Linux fileserver storage pool

Is it possible to get linux server to share several hard drives as one storage pool through Samba? So that when I use the share I don't have to worry about saving to a certain drive that has free space, but rather I save to the pool that takes care of all that.

I guess I could do this through some kind of (software) raid, but a lot of my files don't really need to be raided. My aim is to have a setup where I have ~500GB raided and a few TB unraided space.

I currently have a light W2008 server and would like to move to linux and this would be really nice feature to have.


Solution 1:

On Linux, you could use LVM to gather several hard drives (PV) into one Volume Group (VG) and partition it with the Logical Volumes (LV) you wish to share through samba.

See this link for more info.

LVM Schema

Solution 2:

I would second Raphink's suggestion of LVM (and upvote it, in fact) - this is pretty much exactly what LVM is designed for and it works well in my experience.

One thing to note is that using LVM over a bunch of drives is only a little safer than RAID0 - if one drive does down you may lose more than one drive worth of filesystems due to logical volumes straddling drive boundaries. So while "a lot of my files don't really need to be raided", make sure you have a good backup plan for those files that are not so easy to replace.

If you the storage server is likely to see a lot of activity, you might consider using RAID0 as well as LVM. This will give you a significant performance boost for many I/O patterns, and will not reduce total storage space available (as RAID0 offers no redundancy, so uses no space for mirrored data or parity blocks). Once you have tied some drives together in a RAID0 array, you can make the array an LVM PV just like any other drive/partition and use logical volumes to partition out the space as needed.
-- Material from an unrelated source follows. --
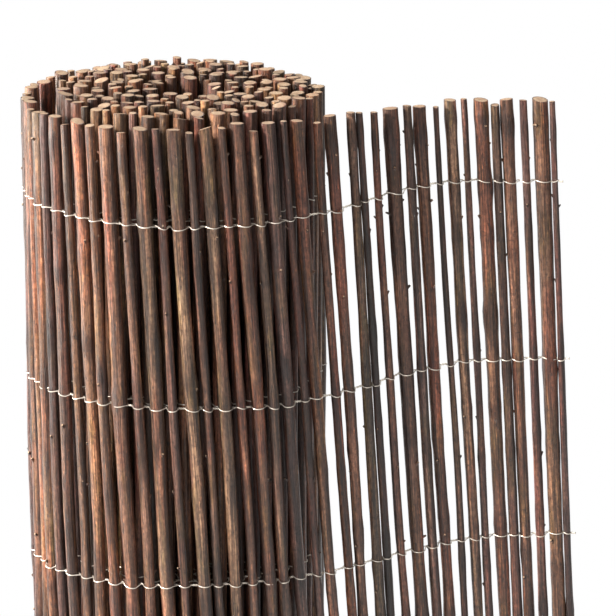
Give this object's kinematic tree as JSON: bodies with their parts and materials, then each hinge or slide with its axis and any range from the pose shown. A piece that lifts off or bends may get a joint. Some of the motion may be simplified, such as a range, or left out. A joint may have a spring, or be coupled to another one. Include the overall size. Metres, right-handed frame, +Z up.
{
  "type": "willow screen",
  "caption": "Willow screen of upright rods bound with wire, standing rolled up with its free end drawn out as a loose panel.",
  "frame": {"origin": "middle of the footprint, on the floor", "axes": "+Z up along the rods, the roll towards -X, the free end of the panel towards +X, the viewer at -Y"},
  "size_m": [0.4098, 0.2082, 1.0077],
  "materials": {
    "willow_bark": "satin",
    "galvanised_wire": "satin"
  },
  "bodies": {
    "root": {"binding_wire_1": "galvanised_wire", "binding_wire_2": "galvanised_wire", "binding_wire_3": "galvanised_wire", "binding_wire_4": "galvanised_wire", "binding_wire_5": "galvanised_wire", "binding_wire_6": "galvanised_wire", "binding_wire_7": "galvanised_wire", "binding_wire_8": "galvanised_wire", "outer_turn_rods": "willow_bark", "panel_rod_01": "willow_bark", "panel_rod_02": "willow_bark", "panel_rod_03": "willow_bark", "panel_rod_04": "willow_bark", "panel_rod_05": "willow_bark", "panel_rod_06": "willow_bark", "panel_rod_07": "willow_bark", "panel_rod_08": "willow_bark", "panel_rod_09": "willow_bark", "panel_rod_10": "willow_bark", "panel_rod_11": "willow_bark", "panel_rod_12": "willow_bark", "panel_rod_13": "willow_bark", "panel_rod_14": "willow_bark", "panel_rod_15": "willow_bark", "panel_rod_16": "willow_bark", "panel_rod_17": "willow_bark", "panel_rod_18": "willow_bark", "panel_rod_19": "willow_bark", "roll_turn_1_rods": "willow_bark", "roll_turn_2_rods": "willow_bark", "roll_turn_3_rods": "willow_bark", "roll_turn_4_rods": "willow_bark", "roll_turn_5_rods": "willow_bark", "roll_turn_6_rods": "willow_bark", "roll_turn_7_rods": "willow_bark"}
  },
  "joints": []
}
Of course with RAID0 you pretty much definitely lose everything if a drive dies, but if you have a backup plan that is sufficient for JBOD (which is what you are doing with just LVM, it is equivalent to what some RAID references call "linear mode") you have one that is sufficient for data on RAID0 (and anyone who says not isn't paranoid enough about the data they have over multiple drive using LVM!).
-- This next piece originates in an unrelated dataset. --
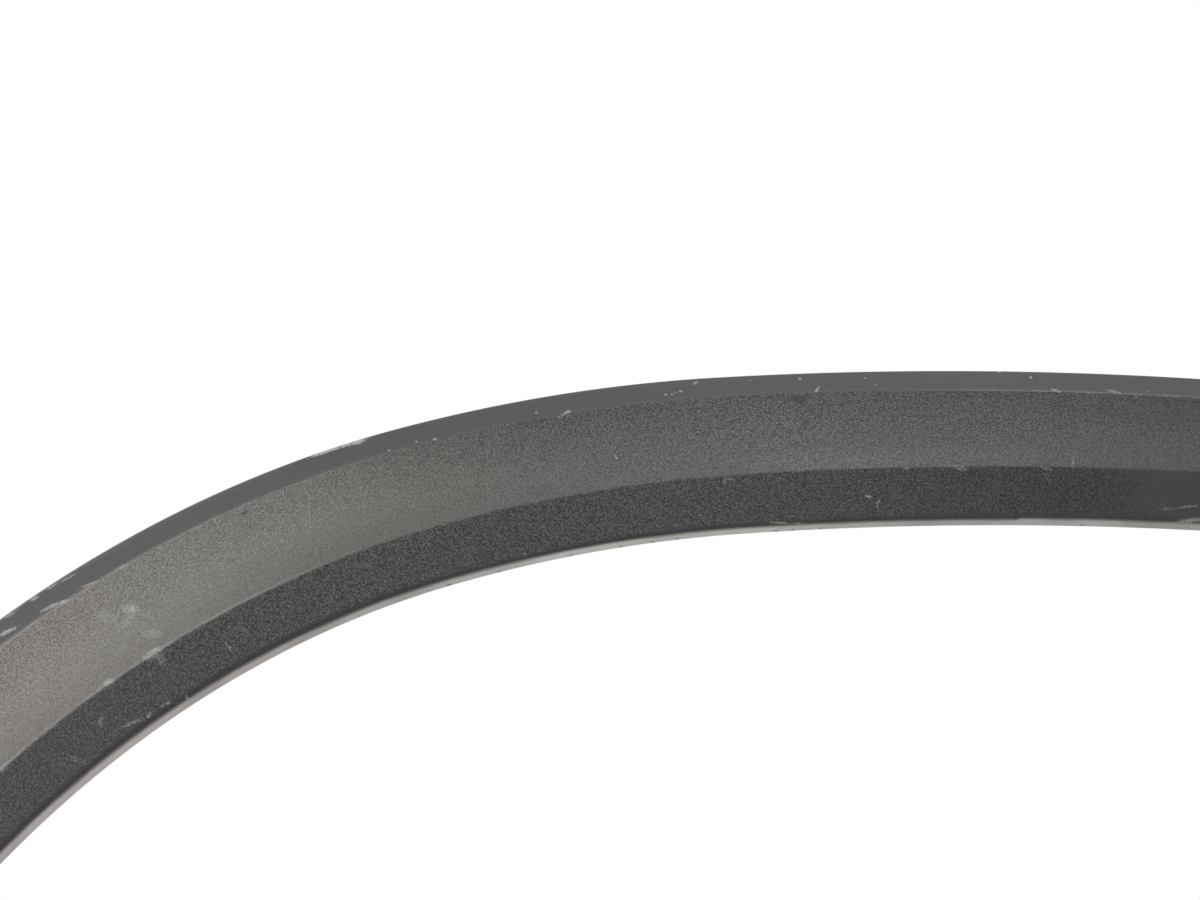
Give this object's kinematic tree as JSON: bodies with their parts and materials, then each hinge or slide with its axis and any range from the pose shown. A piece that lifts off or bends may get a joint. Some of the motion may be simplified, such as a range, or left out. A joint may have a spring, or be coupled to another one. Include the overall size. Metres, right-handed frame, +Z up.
{
  "type": "wheel arch trim",
  "caption": "Moulded plastic wheel arch trim with a grained, ridged face and a smooth outer border, open behind, with push-in clips, a locating peg and screw tabs.",
  "frame": {"origin": "on the locating peg's axis, in the plane that seats on the wing", "axes": "as on the car: +X along the arch's span, +Z up through its crown, +Y into the wing; the grained face looks towards -Y"},
  "size_m": [0.926, 0.029, 0.4069],
  "materials": {
    "grained_plastic": "fine leather grain with a smooth border, worn",
    "clip_nylon": "satin, natural nylon",
    "seal_foam": "closed-cell foam"
  },
  "bodies": {
    "root": {"arch_moulding": "grained_plastic", "panel_clips": "clip_nylon", "clip_seals": "seal_foam"}
  },
  "joints": []
}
You can mix and match RAID levels on the same drives. On one of the machines under my control that runs as a VM host for development and testing, the drives in its array have some parts as RAID0 (for the VMs themselves) and some as RAID1 (for backups of the VMs). Each of the drives is split into ~100Gb partitions and each set or partitions can be a RAID array. The first two on each drive are currently RAID0 (linked as one logical volume by LVM), the last three RAID1 (again linked as one LV), and the ones left in the middle are free to be either when more space is needed. If you do this you of course need to be wary of I/O contention (it isn't a problem in my case as the two RAID arrays rarely see noticeable activity at the same time because the RAID1 set is only ever acces when making a new backup or restoring an old one) and excess head movements when both arrays are in active use (as they are at opposite ends of the drives), but you should be aware of those for just using LVM without any RAID anyway. This arrangement meant that I didn't have to accurately guess, at install time, what balance of how much high-speed (R0) space and high safety (R1) space the machine would need X months down the line without compromising and just going for a single RAID10 array.

Solution 3:

I would also recommend taking a look at ZFS which also contains drive pooling and RAID mirroring built in.

There are some issues with licensing making it a little awkward to implement but I have been running it on my home system with 3 x 1TB drives with no issues.